***** Supplied entries

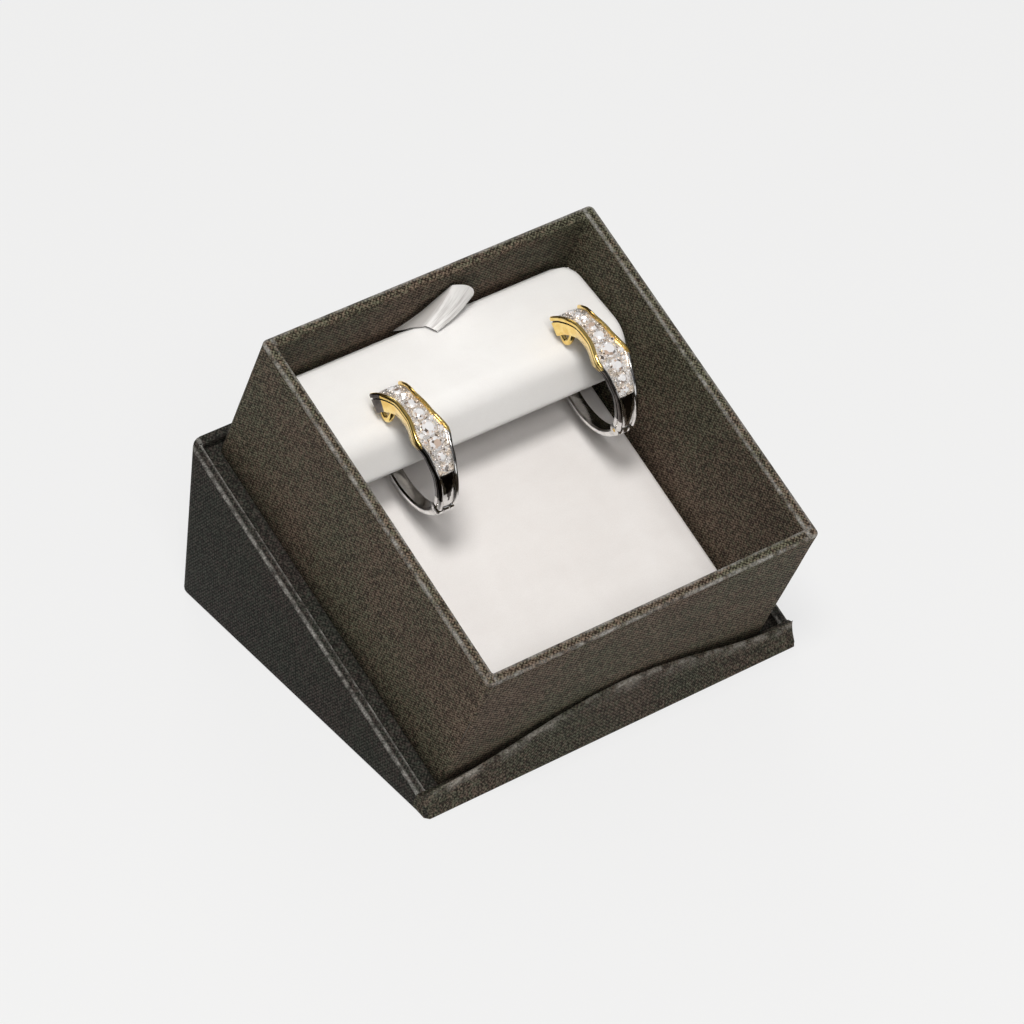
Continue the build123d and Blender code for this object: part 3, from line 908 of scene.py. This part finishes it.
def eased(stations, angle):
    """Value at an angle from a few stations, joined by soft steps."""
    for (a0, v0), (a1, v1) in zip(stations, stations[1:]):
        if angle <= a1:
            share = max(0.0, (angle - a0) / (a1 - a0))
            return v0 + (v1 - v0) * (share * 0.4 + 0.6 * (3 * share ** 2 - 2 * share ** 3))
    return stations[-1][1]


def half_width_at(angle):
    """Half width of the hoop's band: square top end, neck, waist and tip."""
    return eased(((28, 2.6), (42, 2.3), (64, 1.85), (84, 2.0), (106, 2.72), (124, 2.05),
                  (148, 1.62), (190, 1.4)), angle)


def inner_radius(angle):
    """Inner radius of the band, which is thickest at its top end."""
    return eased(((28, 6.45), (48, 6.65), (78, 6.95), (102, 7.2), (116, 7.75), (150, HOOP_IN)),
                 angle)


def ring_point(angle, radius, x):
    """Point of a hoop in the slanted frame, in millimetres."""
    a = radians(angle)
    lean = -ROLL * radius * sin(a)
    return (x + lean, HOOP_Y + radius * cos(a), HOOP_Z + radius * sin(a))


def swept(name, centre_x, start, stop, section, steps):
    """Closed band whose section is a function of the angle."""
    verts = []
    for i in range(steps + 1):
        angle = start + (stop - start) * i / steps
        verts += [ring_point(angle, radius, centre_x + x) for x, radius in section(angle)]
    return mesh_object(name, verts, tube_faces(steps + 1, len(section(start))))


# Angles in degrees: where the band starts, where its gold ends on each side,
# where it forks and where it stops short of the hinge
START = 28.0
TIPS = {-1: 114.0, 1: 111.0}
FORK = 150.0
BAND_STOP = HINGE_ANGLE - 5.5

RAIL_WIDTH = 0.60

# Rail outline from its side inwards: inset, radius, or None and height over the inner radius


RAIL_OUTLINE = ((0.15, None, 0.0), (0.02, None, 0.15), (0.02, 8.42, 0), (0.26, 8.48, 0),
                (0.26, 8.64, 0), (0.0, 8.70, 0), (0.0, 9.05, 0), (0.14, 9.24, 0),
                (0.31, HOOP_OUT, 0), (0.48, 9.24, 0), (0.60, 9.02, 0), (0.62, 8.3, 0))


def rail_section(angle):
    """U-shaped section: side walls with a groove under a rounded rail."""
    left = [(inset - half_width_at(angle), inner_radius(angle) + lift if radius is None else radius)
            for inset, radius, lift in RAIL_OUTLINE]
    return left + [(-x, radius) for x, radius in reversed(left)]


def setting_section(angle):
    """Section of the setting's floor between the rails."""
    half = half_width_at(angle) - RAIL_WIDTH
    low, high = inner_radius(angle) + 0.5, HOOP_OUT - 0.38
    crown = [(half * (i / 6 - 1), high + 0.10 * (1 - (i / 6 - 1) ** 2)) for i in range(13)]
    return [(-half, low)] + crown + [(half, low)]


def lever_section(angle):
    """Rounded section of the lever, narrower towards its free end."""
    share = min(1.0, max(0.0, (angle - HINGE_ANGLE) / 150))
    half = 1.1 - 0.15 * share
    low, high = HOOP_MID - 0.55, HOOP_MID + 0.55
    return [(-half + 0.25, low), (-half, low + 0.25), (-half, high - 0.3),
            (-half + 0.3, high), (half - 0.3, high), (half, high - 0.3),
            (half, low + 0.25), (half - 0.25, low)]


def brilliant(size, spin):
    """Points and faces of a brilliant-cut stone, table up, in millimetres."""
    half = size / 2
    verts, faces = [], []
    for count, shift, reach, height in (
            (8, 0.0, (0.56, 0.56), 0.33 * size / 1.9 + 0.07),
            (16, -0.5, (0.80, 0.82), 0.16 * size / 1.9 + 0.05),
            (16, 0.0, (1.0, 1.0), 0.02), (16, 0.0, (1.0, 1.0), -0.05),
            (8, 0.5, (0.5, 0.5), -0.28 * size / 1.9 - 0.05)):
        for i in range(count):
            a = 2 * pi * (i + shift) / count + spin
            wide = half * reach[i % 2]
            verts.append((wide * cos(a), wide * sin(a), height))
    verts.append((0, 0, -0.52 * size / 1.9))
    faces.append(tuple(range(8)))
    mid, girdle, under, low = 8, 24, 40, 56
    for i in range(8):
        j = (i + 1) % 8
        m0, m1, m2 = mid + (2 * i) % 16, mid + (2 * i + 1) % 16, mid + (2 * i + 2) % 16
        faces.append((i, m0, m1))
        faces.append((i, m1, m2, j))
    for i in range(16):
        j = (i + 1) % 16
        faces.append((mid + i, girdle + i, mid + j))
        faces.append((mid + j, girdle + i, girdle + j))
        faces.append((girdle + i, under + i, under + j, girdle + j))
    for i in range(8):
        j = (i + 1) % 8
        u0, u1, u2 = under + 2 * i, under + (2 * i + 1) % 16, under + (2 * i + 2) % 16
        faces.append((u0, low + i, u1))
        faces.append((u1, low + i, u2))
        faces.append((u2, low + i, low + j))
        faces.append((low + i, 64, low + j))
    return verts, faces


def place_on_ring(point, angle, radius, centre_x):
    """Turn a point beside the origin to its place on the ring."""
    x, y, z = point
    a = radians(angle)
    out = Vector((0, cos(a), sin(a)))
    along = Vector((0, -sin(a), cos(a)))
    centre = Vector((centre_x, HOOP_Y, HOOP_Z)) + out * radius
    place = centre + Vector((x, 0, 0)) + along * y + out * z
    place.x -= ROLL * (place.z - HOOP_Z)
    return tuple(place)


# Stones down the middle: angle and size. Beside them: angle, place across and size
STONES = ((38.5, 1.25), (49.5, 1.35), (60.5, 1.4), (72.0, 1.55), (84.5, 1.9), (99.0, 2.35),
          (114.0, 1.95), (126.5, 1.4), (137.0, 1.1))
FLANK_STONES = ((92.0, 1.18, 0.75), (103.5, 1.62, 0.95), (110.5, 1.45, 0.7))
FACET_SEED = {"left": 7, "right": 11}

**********
***** Supplied entries

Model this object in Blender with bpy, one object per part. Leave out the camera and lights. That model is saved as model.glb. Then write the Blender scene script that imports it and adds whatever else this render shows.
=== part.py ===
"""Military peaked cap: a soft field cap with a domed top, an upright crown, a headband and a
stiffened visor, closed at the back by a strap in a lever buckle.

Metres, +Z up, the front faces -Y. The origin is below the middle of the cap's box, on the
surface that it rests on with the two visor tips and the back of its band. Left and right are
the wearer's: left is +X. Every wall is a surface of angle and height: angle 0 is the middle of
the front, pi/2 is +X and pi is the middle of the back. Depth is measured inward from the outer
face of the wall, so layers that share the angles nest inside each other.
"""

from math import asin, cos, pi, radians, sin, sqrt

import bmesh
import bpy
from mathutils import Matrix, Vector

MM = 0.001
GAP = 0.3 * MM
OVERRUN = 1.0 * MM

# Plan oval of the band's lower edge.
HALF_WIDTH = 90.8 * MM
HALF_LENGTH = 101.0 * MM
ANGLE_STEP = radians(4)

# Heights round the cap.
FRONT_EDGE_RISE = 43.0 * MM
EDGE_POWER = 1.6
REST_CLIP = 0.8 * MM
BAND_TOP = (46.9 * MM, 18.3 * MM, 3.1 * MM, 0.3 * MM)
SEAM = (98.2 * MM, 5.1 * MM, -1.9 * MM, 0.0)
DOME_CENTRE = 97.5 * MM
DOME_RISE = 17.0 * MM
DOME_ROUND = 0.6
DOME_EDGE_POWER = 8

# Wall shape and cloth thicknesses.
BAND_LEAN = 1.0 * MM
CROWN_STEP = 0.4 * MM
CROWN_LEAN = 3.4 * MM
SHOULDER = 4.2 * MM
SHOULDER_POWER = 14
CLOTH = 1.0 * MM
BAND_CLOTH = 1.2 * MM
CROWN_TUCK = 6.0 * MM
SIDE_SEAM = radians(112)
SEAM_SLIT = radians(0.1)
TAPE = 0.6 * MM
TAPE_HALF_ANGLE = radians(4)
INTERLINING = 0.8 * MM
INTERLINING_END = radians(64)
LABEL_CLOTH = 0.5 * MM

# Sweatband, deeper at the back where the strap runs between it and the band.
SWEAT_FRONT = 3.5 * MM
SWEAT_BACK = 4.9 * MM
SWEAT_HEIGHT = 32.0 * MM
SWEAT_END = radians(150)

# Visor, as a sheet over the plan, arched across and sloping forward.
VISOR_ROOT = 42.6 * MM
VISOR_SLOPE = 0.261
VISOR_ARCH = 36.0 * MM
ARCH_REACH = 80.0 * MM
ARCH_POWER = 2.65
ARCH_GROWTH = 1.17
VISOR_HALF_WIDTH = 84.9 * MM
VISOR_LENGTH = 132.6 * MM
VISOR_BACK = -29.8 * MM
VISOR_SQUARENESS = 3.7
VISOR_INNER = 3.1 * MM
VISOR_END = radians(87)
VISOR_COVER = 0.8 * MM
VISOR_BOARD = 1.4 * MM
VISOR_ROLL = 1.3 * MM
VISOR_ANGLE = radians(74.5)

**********

* Short task
In the listing above, find the line containing "Continue the build123d" and the line containing "(148, 1.62), (190, 1.4)), angle)". Output them and every line between, exactly, and nothing else.

* Solution below
Continue the build123d and Blender code for this object: part 3, from line 908 of scene.py. This part finishes it.
def eased(stations, angle):
    """Value at an angle from a few stations, joined by soft steps."""
    for (a0, v0), (a1, v1) in zip(stations, stations[1:]):
        if angle <= a1:
            share = max(0.0, (angle - a0) / (a1 - a0))
            return v0 + (v1 - v0) * (share * 0.4 + 0.6 * (3 * share ** 2 - 2 * share ** 3))
    return stations[-1][1]


def half_width_at(angle):
    """Half width of the hoop's band: square top end, neck, waist and tip."""
    return eased(((28, 2.6), (42, 2.3), (64, 1.85), (84, 2.0), (106, 2.72), (124, 2.05),
                  (148, 1.62), (190, 1.4)), angle)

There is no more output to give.